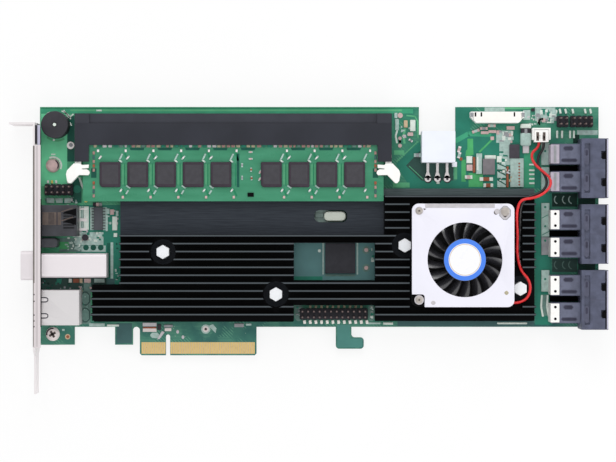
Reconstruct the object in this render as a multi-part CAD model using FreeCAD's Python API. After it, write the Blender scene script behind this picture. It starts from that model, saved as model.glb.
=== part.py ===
import FreeCAD, Part
import math
import os

V = FreeCAD.Vector
os.makedirs("parts", exist_ok=True)

# A full-height expansion card that drives storage disks. All lengths are in millimetres.
# While it is built, X runs from the board's bracket end, Y from the lower edge of the
# board's body and Z from its solder side. The finished pieces are moved so that the
# origin is at the card edge's key notch, on the line of the contacts' tips.

# --- circuit board ---
card_height = 111.15
edge_drop = 12.75
board_t = 1.57
body_height = card_height - edge_drop
key_x = 57.3
key_width = 1.9
key_depth = 9.3
short_side = 11.65
long_side = 38.65
edge_chamfer = 0.8
edge_bevel = 0.35
ear_drop = 8.0
ear_1_end = 15.5
ear_2_start = 33.6
edge_relief = 3.1
hook_x = 132.4
hook_stem = 7.0
hook_foot = 12.5
hook_drop = 9.8
hook_toe = 5.1
notch_gap = 12.55
notch_width = 16.3
notch_depth = 12.4

# --- edge contacts ---
contact_pitch = 1.0
contact_width = 0.7
contact_height = 5.2
contact_t = 0.05
short_contacts = 11
long_contacts = 38
contact_key_gap = 1.5

# --- bracket ---
sheet_t = 0.86
bracket_gap = 0.3
bracket_length = 120.02
bracket_top_y = 90.8
bracket_width = 18.42
bracket_below = 1.27
flange_out = 11.43
flange_slot_width = 4.42
flange_slot_length = 6.5
tongue_width = 10.19
shoulder = 3.2
shoulder_to_jack = 13.62
fixing_tab_length = 9.4
fixing_tab_width = 10.0
fixing_tab_step = 0.01
fixing_upper_y = 72.2
fixing_lower_y = -3.2
fixing_x = 5.8
screw_r = 1.45
screw_head_r = 3.1
screw_head_h = 1.9
screw_clearance = 0.15
thread_clearance = 0.03

# --- buzzer ---
buzzer_r = 6.0
buzzer_h = 8.5
buzzer_x = 7.5
buzzer_down = 8.3
buzzer_hole_r = 1.1
buzzer_hole_depth = 2.0

# --- memory socket, module and latches ---
socket_gap = 3.05
socket_margin = 3.575
socket_down = 17.4
socket_depth = 14.0
socket_h = 9.9
socket_step = 4.4
socket_step_drop = 0.8
arm_width = 6.3
arm_length = 7.4
module_length = 133.35
module_height = 30.0
module_t = 1.27
module_z = 7.0
module_seat = 5.1
module_clearance = 0.12
module_notch_r = 1.7
module_notch_y = 17.3
chip_width = 9.3
chip_length = 11.2
chip_h = 1.2
chip_chamfer = 1.0
chip_rise = 6.2
chip_pitch_share = 0.09224
left_chip_share = 0.0555
right_chip_share = 0.5917
left_chips = 5
right_chips = 4
latch_pivot_in = 1.5
latch_pivot_up = 2.9
latch_pin_r = 0.9
latch_pin_clearance = 0.06
latch_root_r = 1.6
latch_t = 4.1
latch_root_t = 2.6
latch_play = 0.35
latch_slot_play = 0.3
latch_pin_reach = 0.65
latch_pin_end_play = 0.12
module_key_x = 63.0
module_key_width = 1.5
module_key_depth = 3.8
socket_contact_t = 0.25

# --- heatsink ---
sink_left = 23.8
sink_step_x = 36.4
sink_step_y = 19.1
sink_to_edge = 29.2
sink_bottom = 2.9
sink_top = 61.8
sink_gap = 2.4
sink_base_t = 2.5
fin_h = 6.1
fin_t = 0.9
fin_pitch = 3.49
first_fin = 3.0
deck_fins = 11
deck_to_fan = 11.8
window_to_fan = 52.1
window_y = 21.0
window_width = 36.0
window_height = 16.6
header_gap = 9.9
deck_slot_in = 9.1
deck_slot_y = 46.8
deck_slot_length = 14.6
deck_slot_width = 5.4
screw_pocket_r = 6.0
hex_across = 5.5
hex_head_h = 3.5
hex_shank_r = 1.45
hex_hole_r = 1.6
spacer_across = 5.0
nut_h = 2.0
fan_bay_clearance = 0.9
lead_channel = 3.9
lead_bay_low = 10.2
lead_bay_high = 24.6

# --- chips under the heatsink and in its window ---
processor_to_window = 33.7
processor_y = 24.0
processor_side = 27.0
expander_y = 30.0
expander_side = 31.0
die_h = 2.0
window_chip_in = 20.7
window_chip_side = 13.5
window_chip_h = 1.5
window_chip_y = 30.7
crystal_length = 9.8
crystal_width = 4.5
crystal_h = 3.6

# --- fan ---
fan_side = 45.2
fan_to_sink = 9.8
rotor_off_middle = 0.8
fan_y = 30.2
fan_low = 9.3
fan_high = 55.0
fan_corner_r = 3.0
fan_base_t = 1.2
fan_h = 8.6
cover_t = 1.2
opening_r = 16.5
cover_ledge = 2.0
cover_ledge_drop = 0.5
cover_notch = 5.6
post_r = 2.4
post_in = 3.2
bearing_r = 1.9
bearing_wall_r = 2.8
shaft_r = 1.0
shaft_clearance = 0.03
hub_r = 9.45
hub_wall = 0.8
hub_top_t = 0.8
hub_h = 6.2
hub_sides = 34
hub_floor_gap = 0.7
label_r = 8.9
label_t = 0.12
blade_count = 17
blade_tip_r = 17.3
blade_t = 0.7
blade_chord = 4.6
blade_pitch = 38.0
stator_r = 7.6
stator_h = 3.4
stator_poles = 4
stator_slot = 2.2
fan_screw_r = 0.9
fan_screw_head_r = 1.6
fan_screw_head_h = 0.9
low_screw_head_r = 2.1
lug_length = 2.5
lug_width = 2.6
lug_h = 3.1

# --- fan leads, plug and header ---
lead_r = 0.6
lead_sides = 5
plug_gap = 7.6
plug_down = 15.9
plug_width = 6.4
plug_length = 5.4
plug_h = 4.0
plug_lift = 0.9
plug_play = 0.15
header_wall = 0.75
header_depth = 5.6

# --- power and ribbon connectors ---
power_in = 0.8
power_down = 25.1
power_width = 14.9
power_depth = 14.0
power_h = 9.0
power_wall = 1.1
power_floor = 1.2
power_mouth_depth = 10.0
power_leads = 3
power_lead_pitch = 4.3
power_lead_width = 1.6
power_lead_length = 6.6
power_lead_t = 0.6
ribbon_gap = 6.3
ribbon_down = 7.4
ribbon_width = 24.1
ribbon_depth = 5.0
ribbon_h = 6.0
ribbon_chamfer = 2.6
ribbon_slot_width = 1.8
ribbon_slot_depth = 4.2

# --- pin headers ---
pin_pitch = 2.54
pin_side = 0.64
pin_top = 8.3
pin_body_h = 2.5
header_chamfer = 0.45
corner_header_gap = 7.3
corner_header_down = 9.1
corner_gap = 0.8
corner_margin = 2.76
left_header_x = 2.3
left_header_y = 58.8
bottom_header_in = 2.5
bottom_header_y = 3.3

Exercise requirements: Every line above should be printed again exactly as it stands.

Reply:
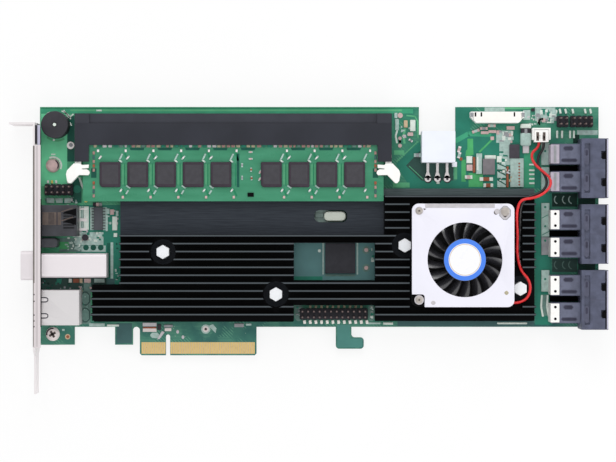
Reconstruct the object in this render as a multi-part CAD model using FreeCAD's Python API. After it, write the Blender scene script behind this picture. It starts from that model, saved as model.glb.
=== part.py ===
import FreeCAD, Part
import math
import os

V = FreeCAD.Vector
os.makedirs("parts", exist_ok=True)

# A full-height expansion card that drives storage disks. All lengths are in millimetres.
# While it is built, X runs from the board's bracket end, Y from the lower edge of the
# board's body and Z from its solder side. The finished pieces are moved so that the
# origin is at the card edge's key notch, on the line of the contacts' tips.

# --- circuit board ---
card_height = 111.15
edge_drop = 12.75
board_t = 1.57
body_height = card_height - edge_drop
key_x = 57.3
key_width = 1.9
key_depth = 9.3
short_side = 11.65
long_side = 38.65
edge_chamfer = 0.8
edge_bevel = 0.35
ear_drop = 8.0
ear_1_end = 15.5
ear_2_start = 33.6
edge_relief = 3.1
hook_x = 132.4
hook_stem = 7.0
hook_foot = 12.5
hook_drop = 9.8
hook_toe = 5.1
notch_gap = 12.55
notch_width = 16.3
notch_depth = 12.4

# --- edge contacts ---
contact_pitch = 1.0
contact_width = 0.7
contact_height = 5.2
contact_t = 0.05
short_contacts = 11
long_contacts = 38
contact_key_gap = 1.5

# --- bracket ---
sheet_t = 0.86
bracket_gap = 0.3
bracket_length = 120.02
bracket_top_y = 90.8
bracket_width = 18.42
bracket_below = 1.27
flange_out = 11.43
flange_slot_width = 4.42
flange_slot_length = 6.5
tongue_width = 10.19
shoulder = 3.2
shoulder_to_jack = 13.62
fixing_tab_length = 9.4
fixing_tab_width = 10.0
fixing_tab_step = 0.01
fixing_upper_y = 72.2
fixing_lower_y = -3.2
fixing_x = 5.8
screw_r = 1.45
screw_head_r = 3.1
screw_head_h = 1.9
screw_clearance = 0.15
thread_clearance = 0.03

# --- buzzer ---
buzzer_r = 6.0
buzzer_h = 8.5
buzzer_x = 7.5
buzzer_down = 8.3
buzzer_hole_r = 1.1
buzzer_hole_depth = 2.0

# --- memory socket, module and latches ---
socket_gap = 3.05
socket_margin = 3.575
socket_down = 17.4
socket_depth = 14.0
socket_h = 9.9
socket_step = 4.4
socket_step_drop = 0.8
arm_width = 6.3
arm_length = 7.4
module_length = 133.35
module_height = 30.0
module_t = 1.27
module_z = 7.0
module_seat = 5.1
module_clearance = 0.12
module_notch_r = 1.7
module_notch_y = 17.3
chip_width = 9.3
chip_length = 11.2
chip_h = 1.2
chip_chamfer = 1.0
chip_rise = 6.2
chip_pitch_share = 0.09224
left_chip_share = 0.0555
right_chip_share = 0.5917
left_chips = 5
right_chips = 4
latch_pivot_in = 1.5
latch_pivot_up = 2.9
latch_pin_r = 0.9
latch_pin_clearance = 0.06
latch_root_r = 1.6
latch_t = 4.1
latch_root_t = 2.6
latch_play = 0.35
latch_slot_play = 0.3
latch_pin_reach = 0.65
latch_pin_end_play = 0.12
module_key_x = 63.0
module_key_width = 1.5
module_key_depth = 3.8
socket_contact_t = 0.25

# --- heatsink ---
sink_left = 23.8
sink_step_x = 36.4
sink_step_y = 19.1
sink_to_edge = 29.2
sink_bottom = 2.9
sink_top = 61.8
sink_gap = 2.4
sink_base_t = 2.5
fin_h = 6.1
fin_t = 0.9
fin_pitch = 3.49
first_fin = 3.0
deck_fins = 11
deck_to_fan = 11.8
window_to_fan = 52.1
window_y = 21.0
window_width = 36.0
window_height = 16.6
header_gap = 9.9
deck_slot_in = 9.1
deck_slot_y = 46.8
deck_slot_length = 14.6
deck_slot_width = 5.4
screw_pocket_r = 6.0
hex_across = 5.5
hex_head_h = 3.5
hex_shank_r = 1.45
hex_hole_r = 1.6
spacer_across = 5.0
nut_h = 2.0
fan_bay_clearance = 0.9
lead_channel = 3.9
lead_bay_low = 10.2
lead_bay_high = 24.6

# --- chips under the heatsink and in its window ---
processor_to_window = 33.7
processor_y = 24.0
processor_side = 27.0
expander_y = 30.0
expander_side = 31.0
die_h = 2.0
window_chip_in = 20.7
window_chip_side = 13.5
window_chip_h = 1.5
window_chip_y = 30.7
crystal_length = 9.8
crystal_width = 4.5
crystal_h = 3.6

# --- fan ---
fan_side = 45.2
fan_to_sink = 9.8
rotor_off_middle = 0.8
fan_y = 30.2
fan_low = 9.3
fan_high = 55.0
fan_corner_r = 3.0
fan_base_t = 1.2
fan_h = 8.6
cover_t = 1.2
opening_r = 16.5
cover_ledge = 2.0
cover_ledge_drop = 0.5
cover_notch = 5.6
post_r = 2.4
post_in = 3.2
bearing_r = 1.9
bearing_wall_r = 2.8
shaft_r = 1.0
shaft_clearance = 0.03
hub_r = 9.45
hub_wall = 0.8
hub_top_t = 0.8
hub_h = 6.2
hub_sides = 34
hub_floor_gap = 0.7
label_r = 8.9
label_t = 0.12
blade_count = 17
blade_tip_r = 17.3
blade_t = 0.7
blade_chord = 4.6
blade_pitch = 38.0
stator_r = 7.6
stator_h = 3.4
stator_poles = 4
stator_slot = 2.2
fan_screw_r = 0.9
fan_screw_head_r = 1.6
fan_screw_head_h = 0.9
low_screw_head_r = 2.1
lug_length = 2.5
lug_width = 2.6
lug_h = 3.1

# --- fan leads, plug and header ---
lead_r = 0.6
lead_sides = 5
plug_gap = 7.6
plug_down = 15.9
plug_width = 6.4
plug_length = 5.4
plug_h = 4.0
plug_lift = 0.9
plug_play = 0.15
header_wall = 0.75
header_depth = 5.6

# --- power and ribbon connectors ---
power_in = 0.8
power_down = 25.1
power_width = 14.9
power_depth = 14.0
power_h = 9.0
power_wall = 1.1
power_floor = 1.2
power_mouth_depth = 10.0
power_leads = 3
power_lead_pitch = 4.3
power_lead_width = 1.6
power_lead_length = 6.6
power_lead_t = 0.6
ribbon_gap = 6.3
ribbon_down = 7.4
ribbon_width = 24.1
ribbon_depth = 5.0
ribbon_h = 6.0
ribbon_chamfer = 2.6
ribbon_slot_width = 1.8
ribbon_slot_depth = 4.2

# --- pin headers ---
pin_pitch = 2.54
pin_side = 0.64
pin_top = 8.3
pin_body_h = 2.5
header_chamfer = 0.45
corner_header_gap = 7.3
corner_header_down = 9.1
corner_gap = 0.8
corner_margin = 2.76
left_header_x = 2.3
left_header_y = 58.8
bottom_header_in = 2.5
bottom_header_y = 3.3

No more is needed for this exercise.